**PROBLEM TO WORK ON**
Repeat the listing below word for word, stopping after the line that contains "TOP, polygon(*right, *left))".

**COLLECTED DATA**
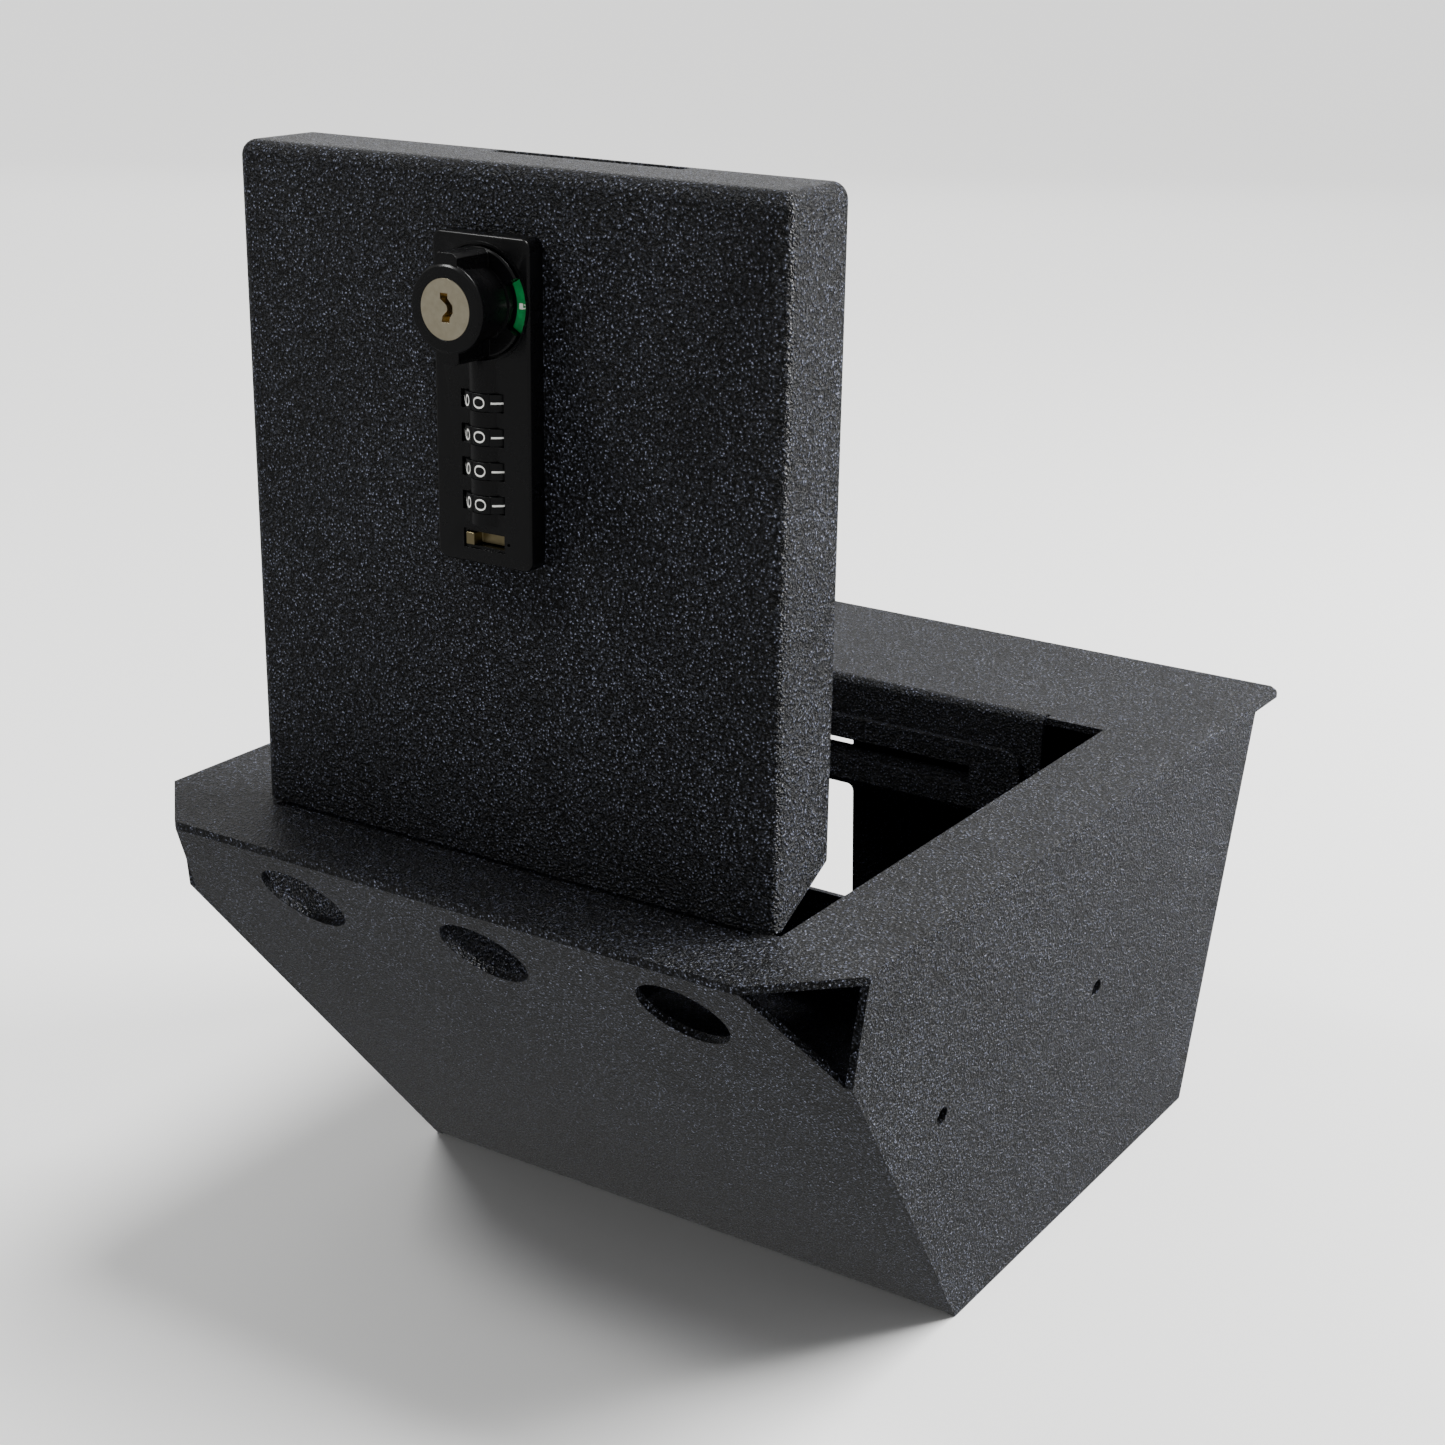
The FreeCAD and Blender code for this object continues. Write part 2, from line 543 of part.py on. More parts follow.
def cut_mouth(body):
    """The mouth, wider than the lid, with a notch for the hinge and cuts beside the rear lip."""
    shelf = f"({LID_FRONT} + size.corner_shelf)"
    lip = "(size.rear_lip_width / 2)"
    cut = f"({lip} + size.relief_width)"
    deep = f"({MOUTH_REAR} + size.relief_depth)"
    right = [
        (NOTCH_HALF, LIP_FACE), (NOTCH_HALF, shelf), (MOUTH_HALF, shelf), (MOUTH_HALF, MOUTH_REAR),
        (cut, MOUTH_REAR), (cut, deep), (lip, deep), (lip, MOUTH_REAR),
    ]
    left = [(f"-{x}", y) for x, y in reversed(right)]
    pocket(body, "XY_Plane", UNDER, TOP, polygon(*right, *left))


def build_wrap_panel():
    """Front panel, floor and back wall, folded from one sheet and welded between the sides."""
    body = piece("wrap_panel")
    slope_sheet = f"(size.sheet / cos(atan({FRONT_SLOPE})))"
    back_sheet = f"(size.sheet / cos(atan({BACK_SLOPE})))"
    front_top = f"({FRONT} + size.front_setback)"
    front_base = f"({FRONT} + size.base_setback)"
    pad(body, "YZ_Plane", f"-{HALF_WIDTH}", HALF_WIDTH, polygon(
        (front_top, UNDER), (front_base, "0"), (BACK_BASE, "0"), (BACK_TOP, UNDER),
        (f"{BACK_TOP} - {back_sheet}", UNDER),
        (f"{BACK_BASE} - {BACK_SLOPE} * size.sheet - {back_sheet}", "size.sheet"),
        (f"{front_base} - {FRONT_SLOPE} * size.sheet + {slope_sheet}", "size.sheet"),
        (f"{front_top} + {slope_sheet}", UNDER),
    ))
    inner_base = f"({HALF_WIDTH} - size.side_lean - {SIDE_SHEET})"
    inner_top = f"({HALF_WIDTH} - size.side_lean * size.sheet / size.body_height - {SIDE_SHEET})"
    for sign in ("", "-"):
        pocket(body, "XZ_Plane", FRONT, REAR, polygon(
            (f"{sign}{inner_base}", "0"), (f"{sign}{inner_top}", UNDER),
            (f"{sign}({HALF_WIDTH})", UNDER), (f"{sign}({HALF_WIDTH})", "0"),
        ))
    knee_drop = f"(size.sheet + (size.corner_clip - size.front_setback) / {FRONT_SLOPE})"
    knee_x = f"({HALF_WIDTH} - {knee_drop} * size.side_lean / size.body_height - {SIDE_SHEET})"
    clip_x = f"({HALF_WIDTH} - size.corner_clip + size.front_setback)"
    for sign in ("", "-"):
        pocket(body, "XZ_Plane", FRONT, f"{SIDE_FRONT} + 3 * size.sheet", polygon(
            (f"{sign}{clip_x}", UNDER), (f"{sign}{knee_x}", f"{TOP} - {knee_drop}"),
            (f"{sign}({HALF_WIDTH})", f"{TOP} - {knee_drop}"), (f"{sign}({HALF_WIDTH})", UNDER),
        ))
    window_right = "(-size.window_inset)"
    window_left = "(-size.window_inset - size.window_width)"
    window_low = f"({TOP} - size.window_top - size.window_height)"
    vent_low = f"({TOP} - size.vent_top - size.vent_height)"
    pocket(body, "XZ_Plane", f"{BACK_TOP} - 3 * size.sheet", REAR,
           rectangle(window_left, window_low, window_right, f"{TOP} - size.window_top"),
           rectangle(window_left, vent_low, window_right, f"{TOP} - size.vent_top"))
    ends = [number(window_left), number(window_right)]
    at_window = [number(window_low), number(f"{TOP} - size.window_top")]
    at_vent = [number(vent_low), number(f"{TOP} - size.vent_top")]
    round_edges(body, "size.window_radius", lambda a, b: along(a, b, "y")
                and any(near(a.x, x) for x in ends) and any(near(a.z, z) for z in at_window), 4)
    round_edges(body, "size.vent_height * 0.45", lambda a, b: along(a, b, "y")
                and any(near(a.x, x) for x in ends) and any(near(a.z, z) for z in at_vent), 4)
    round_edges(body, "size.bend_radius", lambda a, b: along(a, b, "x") and near(a.z, 0)
                and (near(a.y, number(front_base)) or near(a.y, number(BACK_BASE))), 2)
    round_edges(body, "size.bend_radius - size.sheet", lambda a, b: along(a, b, "x")
                and near(a.z, number("size.sheet")), 2)
    for hole in (-1, 0, 1):
        drop = f"size.front_hole_drop * cos(atan({FRONT_SLOPE}))"
        drill(body, f"size.front_hole_shift + {hole} * size.front_hole_pitch",
              f"{front_top} + {drop} * {FRONT_SLOPE} + size.sheet * 2 * cos(atan({FRONT_SLOPE}))",
              f"{UNDER} - {drop} + size.sheet * 2 * sin(atan({FRONT_SLOPE}))",
              (1, 0, 0), f"90deg + atan({FRONT_SLOPE})", "size.front_hole_radius", "size.sheet * 4")
    finish(body)


def build_strike_plate():
    """Doubler on the rear lip that takes the cam."""
    body = piece("strike_plate")
    half = "(size.strike_width / 2)"
    high = f"({TOP} - size.strike_top)"
    low = f"({high} - size.strike_height)"
    pad(body, "XZ_Plane", STRIKE_FRONT, MOUTH_REAR, rectangle(f"-{half}", low, half, high))
    round_edges(body, "size.strike_radius", lambda a, b: along(a, b, "y"), 4)
    pocket(body, "XZ_Plane", STRIKE_FRONT, MOUTH_REAR,
           rectangle("-size.slot_left", SLOT_BOTTOM, "size.slot_right", SLOT_TOP))
    finish(body)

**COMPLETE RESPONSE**
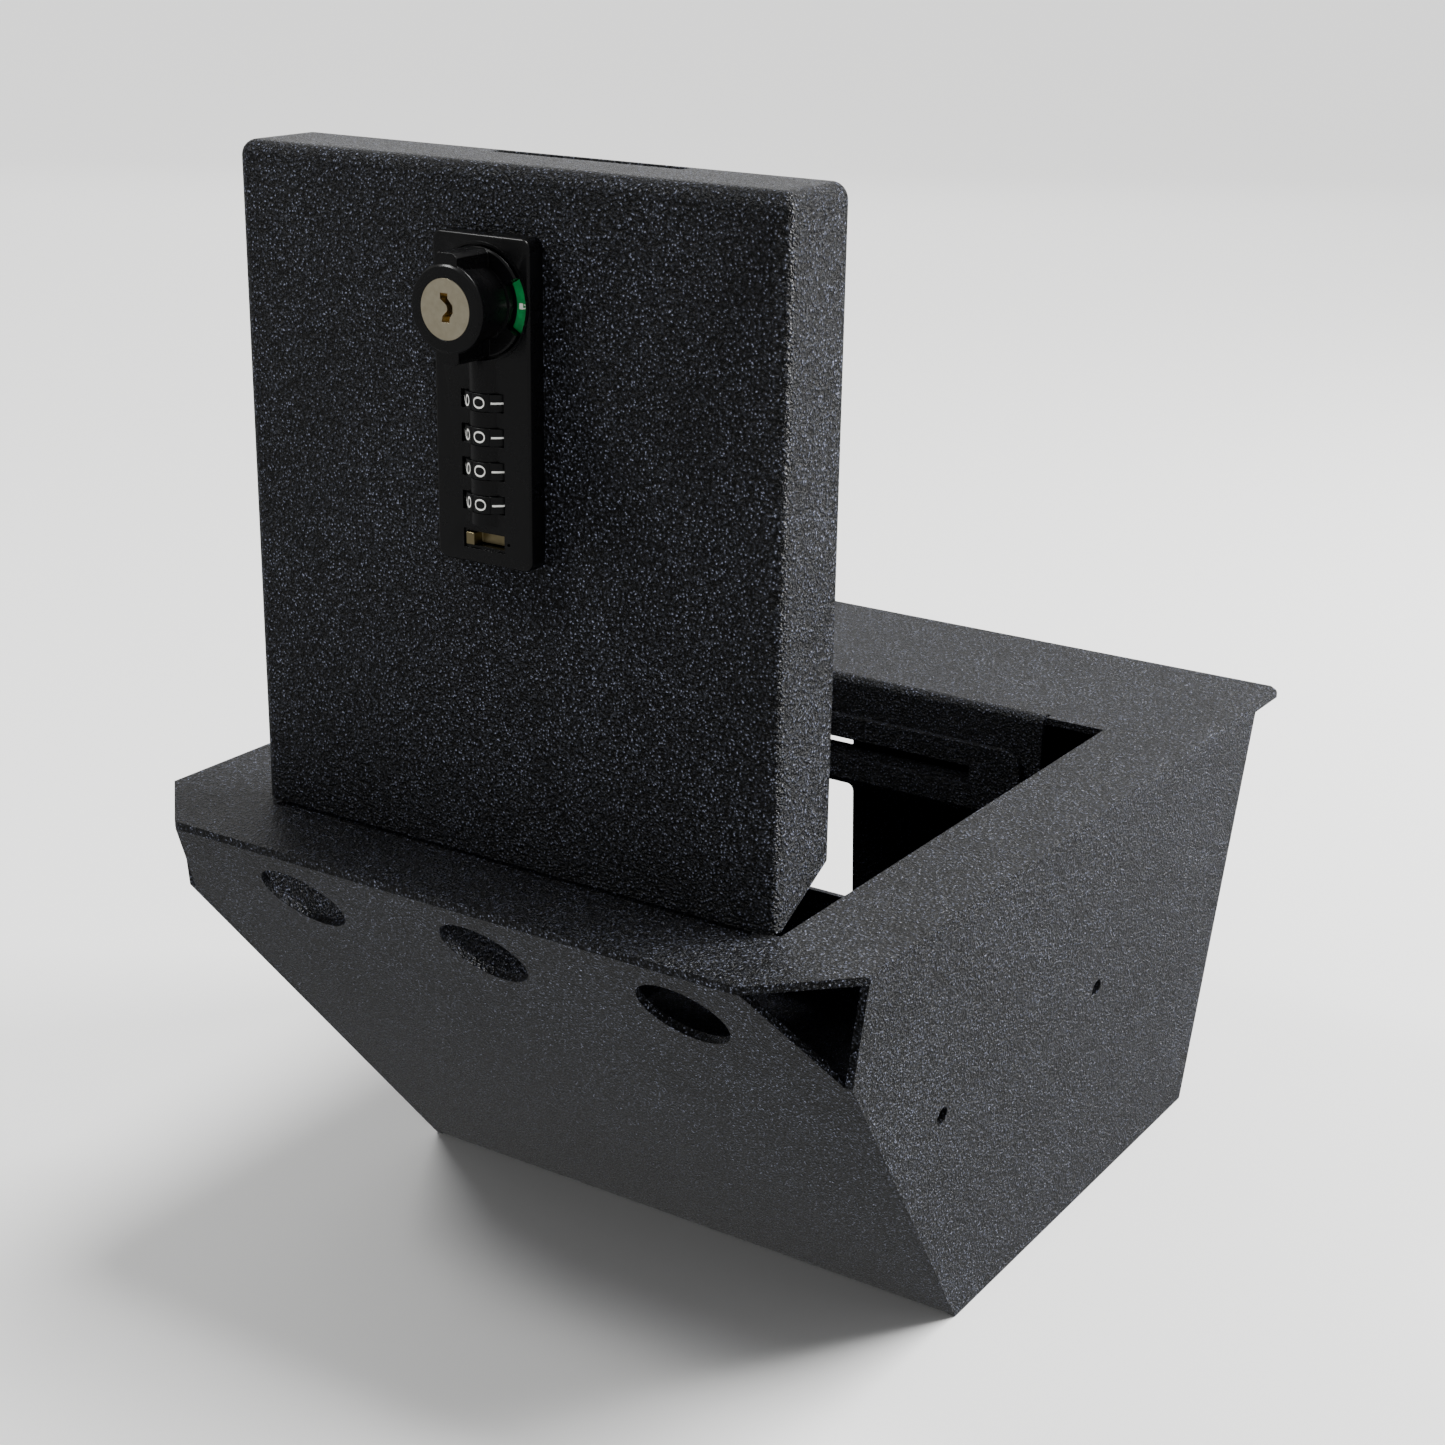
The FreeCAD and Blender code for this object continues. Write part 2, from line 543 of part.py on. More parts follow.
def cut_mouth(body):
    """The mouth, wider than the lid, with a notch for the hinge and cuts beside the rear lip."""
    shelf = f"({LID_FRONT} + size.corner_shelf)"
    lip = "(size.rear_lip_width / 2)"
    cut = f"({lip} + size.relief_width)"
    deep = f"({MOUTH_REAR} + size.relief_depth)"
    right = [
        (NOTCH_HALF, LIP_FACE), (NOTCH_HALF, shelf), (MOUTH_HALF, shelf), (MOUTH_HALF, MOUTH_REAR),
        (cut, MOUTH_REAR), (cut, deep), (lip, deep), (lip, MOUTH_REAR),
    ]
    left = [(f"-{x}", y) for x, y in reversed(right)]
    pocket(body, "XY_Plane", UNDER, TOP, polygon(*right, *left))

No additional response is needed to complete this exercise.